The listing must be reproduced in full, exactly as it stands.

* Start *

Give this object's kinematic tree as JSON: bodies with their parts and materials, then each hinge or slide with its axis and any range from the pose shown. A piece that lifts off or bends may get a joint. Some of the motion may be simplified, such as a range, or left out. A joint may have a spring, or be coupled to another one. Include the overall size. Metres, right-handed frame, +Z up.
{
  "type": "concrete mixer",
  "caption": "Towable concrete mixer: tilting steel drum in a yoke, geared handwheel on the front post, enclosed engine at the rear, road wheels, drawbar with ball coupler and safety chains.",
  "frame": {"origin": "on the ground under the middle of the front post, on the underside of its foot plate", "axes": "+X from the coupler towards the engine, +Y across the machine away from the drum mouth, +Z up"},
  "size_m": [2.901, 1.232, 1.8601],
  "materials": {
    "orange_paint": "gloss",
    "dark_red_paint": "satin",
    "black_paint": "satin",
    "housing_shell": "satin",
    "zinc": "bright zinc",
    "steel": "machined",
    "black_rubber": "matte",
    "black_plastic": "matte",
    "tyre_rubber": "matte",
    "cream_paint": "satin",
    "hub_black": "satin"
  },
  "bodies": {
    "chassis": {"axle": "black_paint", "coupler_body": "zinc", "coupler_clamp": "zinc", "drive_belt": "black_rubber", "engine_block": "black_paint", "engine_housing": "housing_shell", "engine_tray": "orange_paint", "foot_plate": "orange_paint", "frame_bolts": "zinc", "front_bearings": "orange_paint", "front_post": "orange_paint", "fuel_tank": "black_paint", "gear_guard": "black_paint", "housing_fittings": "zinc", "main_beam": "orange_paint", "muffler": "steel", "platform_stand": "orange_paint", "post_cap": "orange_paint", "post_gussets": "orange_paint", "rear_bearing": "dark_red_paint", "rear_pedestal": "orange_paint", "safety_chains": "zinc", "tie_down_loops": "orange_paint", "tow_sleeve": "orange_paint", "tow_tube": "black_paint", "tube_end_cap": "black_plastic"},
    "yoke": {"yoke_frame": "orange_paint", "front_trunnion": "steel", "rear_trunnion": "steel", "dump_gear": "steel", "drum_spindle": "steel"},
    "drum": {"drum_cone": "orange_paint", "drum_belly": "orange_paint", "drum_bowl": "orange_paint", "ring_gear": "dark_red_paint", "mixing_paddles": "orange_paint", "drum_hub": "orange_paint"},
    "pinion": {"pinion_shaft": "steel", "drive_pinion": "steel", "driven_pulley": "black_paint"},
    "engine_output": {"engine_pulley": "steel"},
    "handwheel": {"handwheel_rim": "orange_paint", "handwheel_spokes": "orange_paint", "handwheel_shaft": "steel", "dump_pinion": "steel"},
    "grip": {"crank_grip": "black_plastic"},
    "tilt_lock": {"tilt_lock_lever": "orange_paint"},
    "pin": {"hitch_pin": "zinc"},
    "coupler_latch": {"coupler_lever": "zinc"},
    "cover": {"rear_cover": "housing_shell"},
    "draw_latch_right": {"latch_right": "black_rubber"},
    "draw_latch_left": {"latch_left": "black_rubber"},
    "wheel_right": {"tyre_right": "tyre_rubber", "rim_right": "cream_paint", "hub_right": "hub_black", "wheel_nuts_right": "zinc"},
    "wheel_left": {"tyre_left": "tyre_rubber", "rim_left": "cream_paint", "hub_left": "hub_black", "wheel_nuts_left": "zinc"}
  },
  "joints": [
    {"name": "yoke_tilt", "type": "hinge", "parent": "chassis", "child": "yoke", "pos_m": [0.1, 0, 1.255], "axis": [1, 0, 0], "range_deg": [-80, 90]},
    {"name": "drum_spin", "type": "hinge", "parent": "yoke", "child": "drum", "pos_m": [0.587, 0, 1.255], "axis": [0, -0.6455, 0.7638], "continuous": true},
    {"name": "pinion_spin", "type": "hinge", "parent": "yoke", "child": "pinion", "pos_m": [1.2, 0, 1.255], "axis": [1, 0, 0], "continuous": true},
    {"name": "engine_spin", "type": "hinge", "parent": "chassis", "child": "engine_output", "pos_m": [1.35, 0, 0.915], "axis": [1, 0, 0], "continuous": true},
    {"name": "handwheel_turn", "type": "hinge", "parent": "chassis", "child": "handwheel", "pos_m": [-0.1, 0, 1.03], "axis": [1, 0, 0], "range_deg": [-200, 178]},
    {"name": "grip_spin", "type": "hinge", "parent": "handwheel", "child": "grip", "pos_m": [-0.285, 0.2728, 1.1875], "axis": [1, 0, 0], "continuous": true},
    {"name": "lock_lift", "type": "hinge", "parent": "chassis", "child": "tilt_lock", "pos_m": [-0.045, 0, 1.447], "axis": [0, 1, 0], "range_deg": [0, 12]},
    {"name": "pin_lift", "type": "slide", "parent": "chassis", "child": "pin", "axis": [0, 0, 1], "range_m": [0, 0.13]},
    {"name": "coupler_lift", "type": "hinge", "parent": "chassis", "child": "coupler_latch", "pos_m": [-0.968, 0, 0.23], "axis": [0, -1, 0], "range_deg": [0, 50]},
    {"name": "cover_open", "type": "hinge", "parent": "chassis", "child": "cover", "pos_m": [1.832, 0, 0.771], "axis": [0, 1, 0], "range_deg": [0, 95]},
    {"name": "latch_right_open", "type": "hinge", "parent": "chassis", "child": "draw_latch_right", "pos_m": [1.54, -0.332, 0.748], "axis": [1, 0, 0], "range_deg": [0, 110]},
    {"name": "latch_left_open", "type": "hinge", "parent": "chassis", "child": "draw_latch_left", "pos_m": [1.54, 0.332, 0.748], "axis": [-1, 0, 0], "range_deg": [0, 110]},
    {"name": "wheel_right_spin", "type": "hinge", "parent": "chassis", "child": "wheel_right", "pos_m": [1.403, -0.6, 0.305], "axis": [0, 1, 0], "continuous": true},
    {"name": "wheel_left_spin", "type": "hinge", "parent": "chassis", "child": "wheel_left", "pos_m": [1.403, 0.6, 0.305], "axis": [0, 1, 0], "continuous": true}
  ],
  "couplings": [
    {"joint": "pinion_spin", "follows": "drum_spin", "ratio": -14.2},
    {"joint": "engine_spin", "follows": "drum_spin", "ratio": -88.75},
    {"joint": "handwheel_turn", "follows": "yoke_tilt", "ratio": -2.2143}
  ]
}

* End *

RESPONSE TO THIS EXERCISE:
Give this object's kinematic tree as JSON: bodies with their parts and materials, then each hinge or slide with its axis and any range from the pose shown. A piece that lifts off or bends may get a joint. Some of the motion may be simplified, such as a range, or left out. A joint may have a spring, or be coupled to another one. Include the overall size. Metres, right-handed frame, +Z up.
{
  "type": "concrete mixer",
  "caption": "Towable concrete mixer: tilting steel drum in a yoke, geared handwheel on the front post, enclosed engine at the rear, road wheels, drawbar with ball coupler and safety chains.",
  "frame": {"origin": "on the ground under the middle of the front post, on the underside of its foot plate", "axes": "+X from the coupler towards the engine, +Y across the machine away from the drum mouth, +Z up"},
  "size_m": [2.901, 1.232, 1.8601],
  "materials": {
    "orange_paint": "gloss",
    "dark_red_paint": "satin",
    "black_paint": "satin",
    "housing_shell": "satin",
    "zinc": "bright zinc",
    "steel": "machined",
    "black_rubber": "matte",
    "black_plastic": "matte",
    "tyre_rubber": "matte",
    "cream_paint": "satin",
    "hub_black": "satin"
  },
  "bodies": {
    "chassis": {"axle": "black_paint", "coupler_body": "zinc", "coupler_clamp": "zinc", "drive_belt": "black_rubber", "engine_block": "black_paint", "engine_housing": "housing_shell", "engine_tray": "orange_paint", "foot_plate": "orange_paint", "frame_bolts": "zinc", "front_bearings": "orange_paint", "front_post": "orange_paint", "fuel_tank": "black_paint", "gear_guard": "black_paint", "housing_fittings": "zinc", "main_beam": "orange_paint", "muffler": "steel", "platform_stand": "orange_paint", "post_cap": "orange_paint", "post_gussets": "orange_paint", "rear_bearing": "dark_red_paint", "rear_pedestal": "orange_paint", "safety_chains": "zinc", "tie_down_loops": "orange_paint", "tow_sleeve": "orange_paint", "tow_tube": "black_paint", "tube_end_cap": "black_plastic"},
    "yoke": {"yoke_frame": "orange_paint", "front_trunnion": "steel", "rear_trunnion": "steel", "dump_gear": "steel", "drum_spindle": "steel"},
    "drum": {"drum_cone": "orange_paint", "drum_belly": "orange_paint", "drum_bowl": "orange_paint", "ring_gear": "dark_red_paint", "mixing_paddles": "orange_paint", "drum_hub": "orange_paint"},
    "pinion": {"pinion_shaft": "steel", "drive_pinion": "steel", "driven_pulley": "black_paint"},
    "engine_output": {"engine_pulley": "steel"},
    "handwheel": {"handwheel_rim": "orange_paint", "handwheel_spokes": "orange_paint", "handwheel_shaft": "steel", "dump_pinion": "steel"},
    "grip": {"crank_grip": "black_plastic"},
    "tilt_lock": {"tilt_lock_lever": "orange_paint"},
    "pin": {"hitch_pin": "zinc"},
    "coupler_latch": {"coupler_lever": "zinc"},
    "cover": {"rear_cover": "housing_shell"},
    "draw_latch_right": {"latch_right": "black_rubber"},
    "draw_latch_left": {"latch_left": "black_rubber"},
    "wheel_right": {"tyre_right": "tyre_rubber", "rim_right": "cream_paint", "hub_right": "hub_black", "wheel_nuts_right": "zinc"},
    "wheel_left": {"tyre_left": "tyre_rubber", "rim_left": "cream_paint", "hub_left": "hub_black", "wheel_nuts_left": "zinc"}
  },
  "joints": [
    {"name": "yoke_tilt", "type": "hinge", "parent": "chassis", "child": "yoke", "pos_m": [0.1, 0, 1.255], "axis": [1, 0, 0], "range_deg": [-80, 90]},
    {"name": "drum_spin", "type": "hinge", "parent": "yoke", "child": "drum", "pos_m": [0.587, 0, 1.255], "axis": [0, -0.6455, 0.7638], "continuous": true},
    {"name": "pinion_spin", "type": "hinge", "parent": "yoke", "child": "pinion", "pos_m": [1.2, 0, 1.255], "axis": [1, 0, 0], "continuous": true},
    {"name": "engine_spin", "type": "hinge", "parent": "chassis", "child": "engine_output", "pos_m": [1.35, 0, 0.915], "axis": [1, 0, 0], "continuous": true},
    {"name": "handwheel_turn", "type": "hinge", "parent": "chassis", "child": "handwheel", "pos_m": [-0.1, 0, 1.03], "axis": [1, 0, 0], "range_deg": [-200, 178]},
    {"name": "grip_spin", "type": "hinge", "parent": "handwheel", "child": "grip", "pos_m": [-0.285, 0.2728, 1.1875], "axis": [1, 0, 0], "continuous": true},
    {"name": "lock_lift", "type": "hinge", "parent": "chassis", "child": "tilt_lock", "pos_m": [-0.045, 0, 1.447], "axis": [0, 1, 0], "range_deg": [0, 12]},
    {"name": "pin_lift", "type": "slide", "parent": "chassis", "child": "pin", "axis": [0, 0, 1], "range_m": [0, 0.13]},
    {"name": "coupler_lift", "type": "hinge", "parent": "chassis", "child": "coupler_latch", "pos_m": [-0.968, 0, 0.23], "axis": [0, -1, 0], "range_deg": [0, 50]},
    {"name": "cover_open", "type": "hinge", "parent": "chassis", "child": "cover", "pos_m": [1.832, 0, 0.771], "axis": [0, 1, 0], "range_deg": [0, 95]},
    {"name": "latch_right_open", "type": "hinge", "parent": "chassis", "child": "draw_latch_right", "pos_m": [1.54, -0.332, 0.748], "axis": [1, 0, 0], "range_deg": [0, 110]},
    {"name": "latch_left_open", "type": "hinge", "parent": "chassis", "child": "draw_latch_left", "pos_m": [1.54, 0.332, 0.748], "axis": [-1, 0, 0], "range_deg": [0, 110]},
    {"name": "wheel_right_spin", "type": "hinge", "parent": "chassis", "child": "wheel_right", "pos_m": [1.403, -0.6, 0.305], "axis": [0, 1, 0], "continuous": true},
    {"name": "wheel_left_spin", "type": "hinge", "parent": "chassis", "child": "wheel_left", "pos_m": [1.403, 0.6, 0.305], "axis": [0, 1, 0], "continuous": true}
  ],
  "couplings": [
    {"joint": "pinion_spin", "follows": "drum_spin", "ratio": -14.2},
    {"joint": "engine_spin", "follows": "drum_spin", "ratio": -88.75},
    {"joint": "handwheel_turn", "follows": "yoke_tilt", "ratio": -2.2143}
  ]
}